Yes, there are subtle differences. The news story is written differently today than it was 50 years or so ago. I’ve never fully subscribed to “the medium is the message,” but I’ve written for years that the way the same message is delivered differs from one medium to the next. For the well trained and experienced marketer, that’s no big deal.

Some interesting points. Change is inevitable. An old vaudeville line from the early part of the 20th century (but still valid) comes to mind: “Change your act or go back to the woods.” When the world in which you function changes – especially if there’s a valid reason for the changes (like response to a changing economic environment) – you’d better change too. In professional services, tradition is good when you stick to the basic principles of your practice. But in a competitive environment, in which you compete by improving the way in which you function to better serve clients, you can still streamline and accommodate without destroying professionalism and integrity.

There’s a good example of that in the automobile industry. First came the invention of the power-driven vehicle, which threatened to replace the horse. Then came the mass-produced car. In black. Then came the car in any color, plus innovations like the electric starter, then came the flashy vehicle that automakers saw – and sold – as a sex symbol. All transportation, all a difference in the same thing, all evolution, the result of which was … change.

Another interesting point. In any process subject to evolutionary change, the future – always hard to predict – becomes even more so. Why? Because the stages in every evolutionary process are affected by random events that are unpredictable. This is a point I tried to make in earlier chapters. An example is Facebook. It could not have been invented had not the internet been invented. Who could have foreseen that this campus-based program would have evolved as an international medium that’s become integral to the business world? Who could have predicted LinkedIn, or even Twitter/X? Who could have predicted that the internet itself could have so changed communication to the point of diminishing newspapers so close to obsolescence?

I have always preached that the starting point of any writing should always begin with the question, “What do I want readers to know, think or feel after reading what I write?” I’ll make it easy for you.

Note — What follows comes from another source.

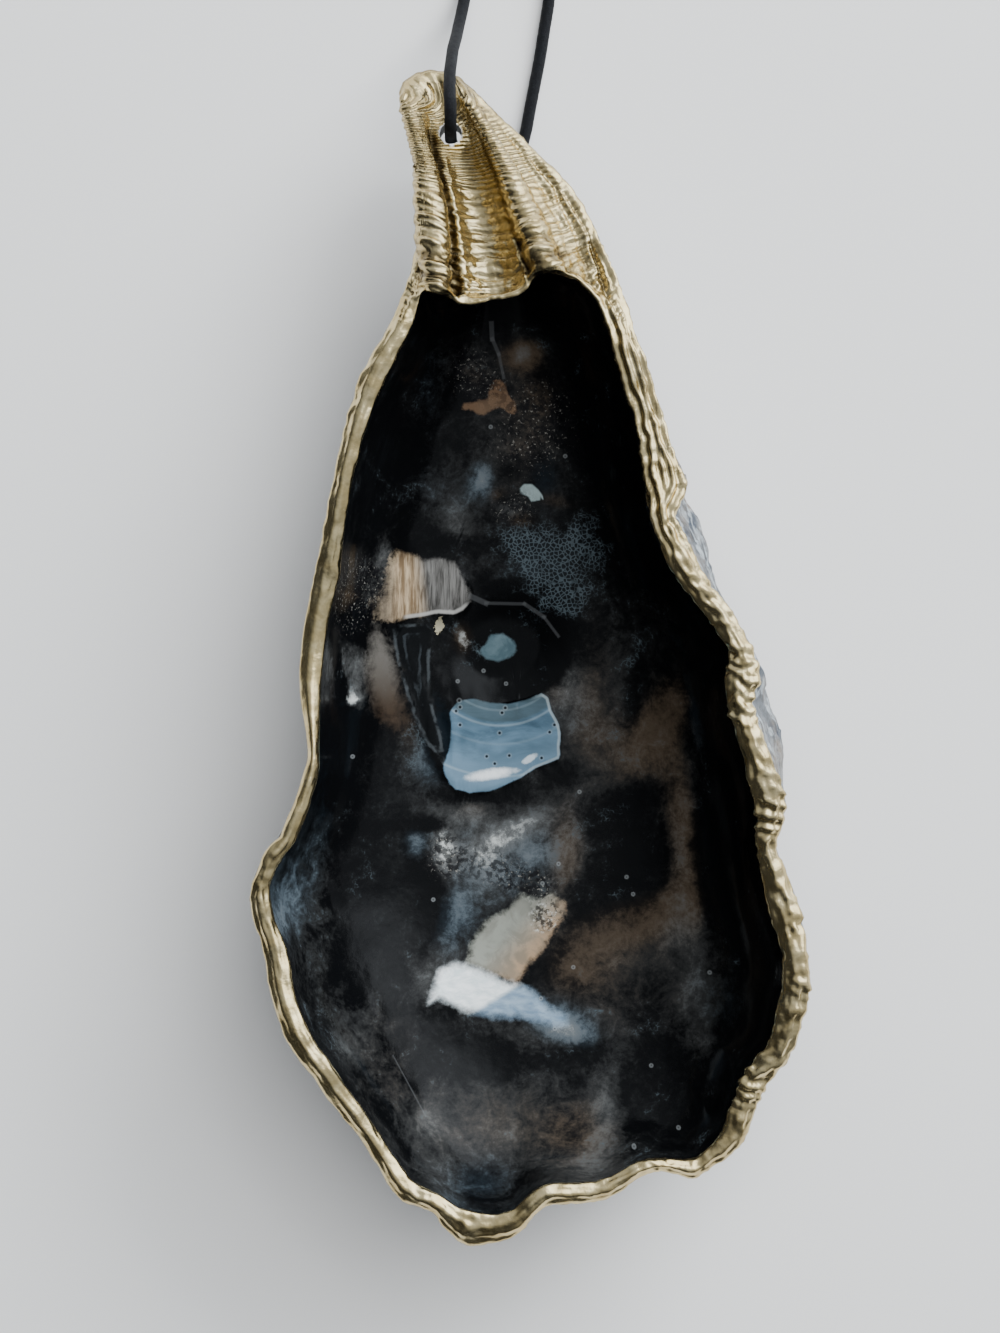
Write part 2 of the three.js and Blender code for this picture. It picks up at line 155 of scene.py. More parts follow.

I wrote my book to demonstrate that the world in which accountants and lawyers function has changed, and done so as a result of Bates v. State Bar of Arizona, which bred a new world of competition in the professions.

In order to compete in this new world, lawyers and accountants had to learn a new art form, called marketing.

This started an evolutionary process that is resulting in new forms of practicing law and accounting – new business models, new approaches to productivity to better serve clients, a new path that is resulting in change to a heretofore impenetrable professionalism.

Where once the professionals thought that marketing was ancillary to a practice – that marketers were from a different world – the new professional realizes that marketing is as integral to a practice as, say, cash management.

And now, professionals are learning how to participate more actively and effectively in the marketing process.

That’s Professional Services Marketing 3.0.

Will there be 4.0? Probably. But that’s up to the world to come. And as I said earlier, prognostication is a mug’s game.

What to do then?

Keep your eyes open. Watch it happen. Even help it happen. But recognize that ultimately, change will happen, whether you like it or not. Whether you help it or not, it will happen.